Copy each line in which the string "part" occurs.

· · · · ·

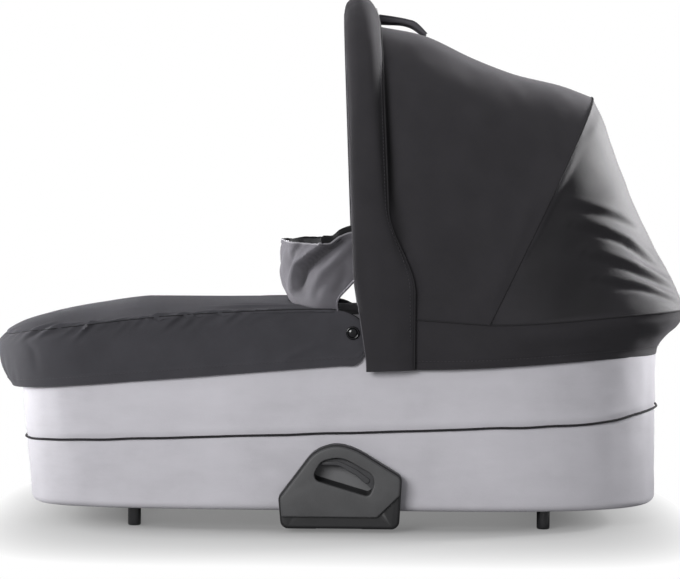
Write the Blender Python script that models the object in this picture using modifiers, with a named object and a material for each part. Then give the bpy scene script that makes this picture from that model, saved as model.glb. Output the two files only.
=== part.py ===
"""A carrycot: a padded fabric body on a tray and a tube frame, with a foot cover, a folding hood
and a chassis adapter on each side.

Lengths are in metres. X runs from the foot end to the head end, Y across the cot and Z up.
The origin is on the ground under the middle of the cot.
"""

import math

import bmesh
import bpy
import numpy as np
from mathutils import Vector

# Clearances and small common values
GAP = 0.0003
WELD = 0.00001
MIRROR_MERGE = 0.0001
OVERRUN = 0.010
SIDES = {"near": -1, "far": 1}

# The body: plan outline, heights and walls
BODY_LENGTH = 0.804
BODY_WIDTH = 0.410
WAIST_SHARE = 0.1244
FOOT_SQUARENESS = 6.0
HEAD_SQUARENESS = 3.0
BODY_BOTTOM_Z = 0.024
RIM_HEAD_Z = 0.261
RIM_FALL = 0.030
RIM_LEVEL_SHARE = -0.037
RIM_EASE = 1.5
FOOT_TAPER = 0.018
COVER_THICKNESS = 0.0025
COVER_CORNER_RADIUS = 0.008
COVER_LIP_WIDTH = 0.020
OUTLINE_STATIONS = 24
STATION_SPACING = 0.006
CORNER_WEIGHT = 1.5

# The tray, its feet and its screws
TRAY_THICKNESS = 0.003
TRAY_EDGE_HEIGHT = 0.033
TRAY_CORNER_RADIUS = 0.006
FOOT_RADIUS = 0.008
FOOT_INSET_X = 0.152
FOOT_INSET_Y = 0.040
FOOT_ROUNDING = 0.002

# The wall panel, rim tube, uprights and lining
PANEL_THICKNESS = 0.0025
RIM_TUBE_RADIUS = 0.006
RIM_TUBE_DROP = 0.009
UPRIGHT_WIDTH = 0.020
UPRIGHT_THICKNESS = 0.003
LINING_THICKNESS = 0.0015
LINING_INSET = 0.0120
LINING_WRAP = 0.0084
LINING_WRAP_ANGLES = (math.radians(90), math.radians(45), 0.0)
LINING_ROLL_HEIGHT = 0.030
LINING_FOOT_CLEARANCE = 0.003

# The mattress
MATTRESS_HEIGHT = 0.032
MATTRESS_CROWN = 0.007
MATTRESS_CLEARANCE = 0.003
MATTRESS_DRAW_IN = 0.004
MATTRESS_SHOULDER = 0.022
MATTRESS_SHOULDER_SHARE = 0.33
MATTRESS_INNER_SHARES = (0.4, 0.85)
MATTRESS_SPINE_INSET = 0.150

# The cord round the body
CORD_RADIUS = 0.002
CORD_FOOT_DROP = 0.1275
CORD_HEAD_DROP = 0.1270
CORD_END_RISE = 0.011
CORD_END_SHARE = 0.373

# The foot cover: a panel over the foot half with a side band
COVERLET_END_SHARE = 0.0357
COVERLET_SEAM_END_SHARE = -0.0075
COVERLET_THICKNESS = 0.0020
COVERLET_SIDE_OFFSET = 0.0050
COVERLET_END_BULGE = 0.031
COVERLET_BULGE_SHARE = -0.361
COVERLET_SEAM_FOOT_RISE = 0.0015
COVERLET_SEAM_RISE = 0.0065
COVERLET_SEAM_LEVEL_SHARE = -0.224
COVERLET_CORNER_DROP = 0.016
COVERLET_HEM_FOOT_DROP = 0.0655
COVERLET_HEM_HEAD_DROP = 0.0610
COVERLET_CROWN_RISE = 0.0135
COVERLET_CROWN_SHARE = -0.311
COVERLET_CROWN_DROP = 0.028
COVERLET_CROWN_EASE = 1.3
COVERLET_SIDE_PUFF = 3.0
COVERLET_END_PUFF = 10.0
COVERLET_SPINE_SHARE = -0.373
COVERLET_OPENING_SHARE = -0.082
COVERLET_GATHER_SHARE = -0.187
COVERLET_PUCKER = 0.0012
COVERLET_BAND_SHARES = ((0.0, 0.45), (0.3, 0.85), (0.62, 1.0), (0.85, 0.92), (1.0, 0.50))
TOP_PANEL_SHARES = (0.07, 0.13, 0.20, 0.30, 0.46, 0.70, 1.0)
OPENING_SQUARENESS = 3.0

# The wind collar that stands on the foot cover's open edge
COLLAR_HEIGHT = 0.083
COLLAR_WING_RISE = 0.022
COLLAR_LEAN = 0.009
COLLAR_WING_REACH = 0.032
COLLAR_WING_INWARD = 0.014
COLLAR_REACH_SHARES = (0.08, 0.52)
COLLAR_THICKNESS = 0.0020
COLLAR_SINK = 0.002
COLLAR_WING_START_SHARE = 0.738
COLLAR_OPENING_SHARE = 0.938
COLLAR_LEVELS = 6
COLLAR_WAVES = 5
COLLAR_WRINKLE = 0.0022

# Press studs that hold the foot cover to the body
STUD_SHARE = 0.018
STUD_DROP = 0.0212
STUD_CAP_RADIUS = 0.008
STUD_CAP_HEIGHT = 0.0022
STUD_POST_RADIUS = 0.005

# Hood pivot and its stack of plates on each side
PIVOT_SHARE = 0.14055
PIVOT_DROP = 0.0405
HUB_RADIUS = 0.014
HUB_PLATE = 0.0016
ARM_WIDTH = 0.013
EYE_STEPS = 10
PIN_RADIUS = 0.004
PIN_CLEARANCE = 0.0002
PIN_HEAD_RADIUS = 0.008
PIN_HEAD_HEIGHT = 0.0012
BRACKET_WIDTH = 0.044
BRACKET_DROP = 0.018

# The hood's height over the rim. Its places (x, z) are shares of the body's length and of this.
HOOD_HEIGHT = 0.3977

# Hood bows: flat strips bent to an arch
BOW_WIDTH = 0.012
BOW_THICKNESS = 0.0018
ARCH_SQUARENESS = 3.2
FRONT_BOW_FOOT_SHARES = (0.0909, -0.1697)
FRONT_BOW_TOP_SHARES = (0.0292, 0.9057)
FRONT_ARM_END_SHARES = (0.0826, -0.0226)
MID_BOW_FOOT_SHARES = (0.1940, -0.1018)
MID_BOW_TOP_SHARES = (0.3843, 0.6840)
MID_ARM_END_SHARES = (0.2127, -0.0269)
BOW_START_SHARE = -0.0578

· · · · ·

• _Solution to this task_:
Write the Blender Python script that models the object in this picture using modifiers, with a named object and a material for each part. Then give the bpy scene script that makes this picture from that model, saved as model.glb. Output the two files only.
=== part.py ===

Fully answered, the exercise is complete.